Front-runner Donald Trump is odds-on with the bookmakers and may well be unstoppable. Last Thursday in Detroit, Cruz and Rubio spent the evening trading insults with Trump who at one stage reassured viewers there were “no problems” concerning the size of his marital equipment. This was in response to Rubio, who had accused him of having small hands, never before identified as a disqualification for political office. The entire debate was a bad-tempered, ill-mannered shambles. Jerry Springer, the host of a reality TV show which welcomes exhibitionists and fruitcakes to unburden themselves for the US daytime viewer, promptly announced the Republican presidential candidates did not merit an invitation to his programme.

One part of Trump’s anatomy about whose size there can be no dispute is his mouth. He has insulted Muslims, Mexicans and women, appears to have no coherent policies and has expressed admiration for Vladimir Putin, invader of the Ukraine, champion kleptocrat of the Russian Federation (a coveted title) and apparently president-for-life. His other would-like-to-meets include Silvio Berlusconi, the former Italian prime minister who is still assisting prosecutors in connection with assorted alleged offences.

The Trump phenomenon takes some explaining. The man comes across as an obvious chancer as well as a loudmouth, and Europeans are inclined to take the superior view that he would struggle to be taken seriously in this part of the world. But please recall that Berlusconi, another billionaire showman-turned-politician, still leads a major party in Italy and some Trump-like anti-politics movements are prospering across the continent.

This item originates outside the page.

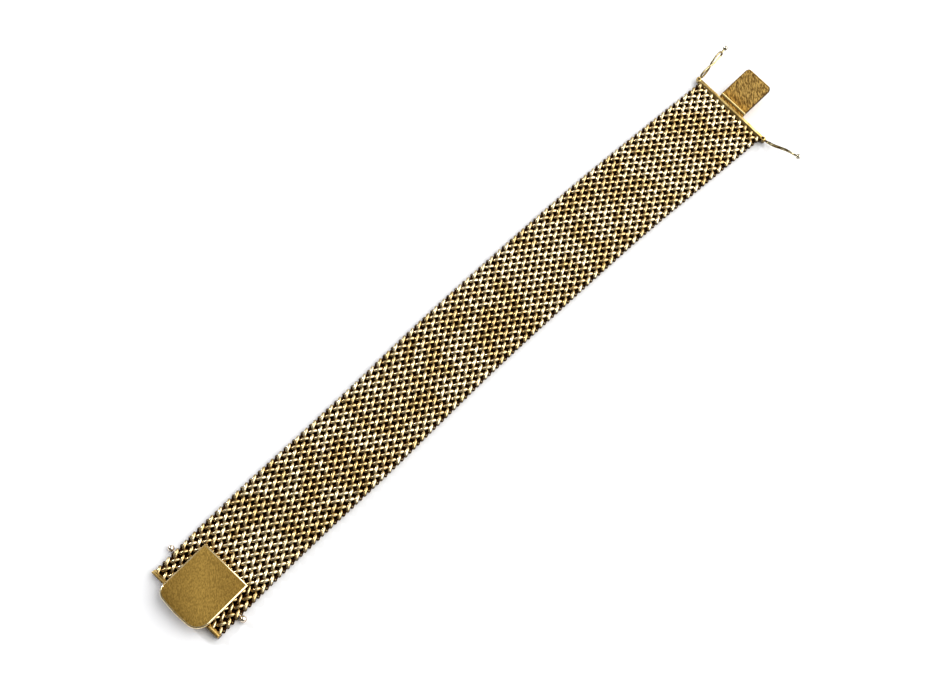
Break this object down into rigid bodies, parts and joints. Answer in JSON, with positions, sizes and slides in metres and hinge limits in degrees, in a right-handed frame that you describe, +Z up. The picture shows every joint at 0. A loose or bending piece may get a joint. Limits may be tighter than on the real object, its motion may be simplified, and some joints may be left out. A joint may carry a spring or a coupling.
{
  "type": "mesh bracelet with a box clasp",
  "caption": "Flat woven gold mesh bracelet, lying open with its back up, with a box clasp, a folded spring tongue and two figure-of-eight safety catches.",
  "frame": {"origin": "on the surface, under the middle of the band at the middle of its length", "axes": "+X along the band at its middle, towards the tongue; +Y across it, towards the outside of its bow; +Z up, out of the back of the mesh"},
  "size_m": [0.1991, 0.0365, 0.0051],
  "materials": {
    "mesh_gold": "polished links with dark gaps",
    "plate_gold": "matte, worn, with a bright rim",
    "tongue_gold": "brushed and scratched",
    "wire_gold": "polished"
  },
  "bodies": {
    "band": {"mesh_band": "mesh_gold", "clasp_box": "plate_gold", "stud_left": "wire_gold", "stud_right": "wire_gold", "clasp_tongue": "tongue_gold", "hinge_pin_left": "wire_gold", "hinge_pin_right": "wire_gold"},
    "catch_left": {"safety_catch_left": "wire_gold"},
    "catch_right": {"safety_catch_right": "wire_gold"}
  },
  "joints": [
    {"name": "catch_left_hinge", "type": "hinge", "parent": "band", "child": "catch_left", "pos_m": [0.09282, 0.00925, 0.00125], "axis": [0, 0, 1], "range_deg": [-6.5, 123.5]},
    {"name": "catch_right_hinge", "type": "hinge", "parent": "band", "child": "catch_right", "pos_m": [0.09148, -0.01441, 0.00125], "axis": [0, 0, 1], "range_deg": [-48.5, 81.5]}
  ]
}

There is a profound disaffection with political establishments and the reasons are not hard to find. The economic downturn, now almost a decade old, is the worst since the early years of the Second World War. Voters cannot punish bankers, weak regulators, developers, plutocrats or whatever other group they deem responsible, but they can punish holders of political office. The downturn has gone on so long that they are punishing not just the current holders but their predecessors, and Ireland is not the only country where the main political parties have suffered.

Next year there will be a presidential election in France and the Front National has a sporting chance. The incumbent Socialists look doomed and the centre-right appears to be intent on exhuming the political career of Nicolas Sarkozy. The Front National is an inward-looking, France-for-the-French, party and plans to depart the euro.

Similar parties, which could be described as nativist and populist rather than left or right, have taken office in Hungary and Poland, and are a parliamentary factor in Denmark, Finland, the Netherlands and Sweden among others.

There is no similar party with critical mass in Britain, but there is a referendum due next June on exiting the European Union altogether. Even in Germany the anti-immigrant and anti-euro Alternativ fur Deutschland party is expected to take seats at regional elections to be held on Sunday. The two traditional governing parties in Spain took a hammering at the election on 20 December and a government has yet to be formed. Happily the two new Spanish parties, Podemos and Ciudadanos, are not particularly inward-looking.

So Europeans should not be feeling too smug about the antics on display during the Republican primaries in the US. Political parties offering simplistic and inward-looking non-solutions are available, and gaining support, in many European countries. The best guarantee that Ireland has of not becoming another one is the early formation of a government that can last.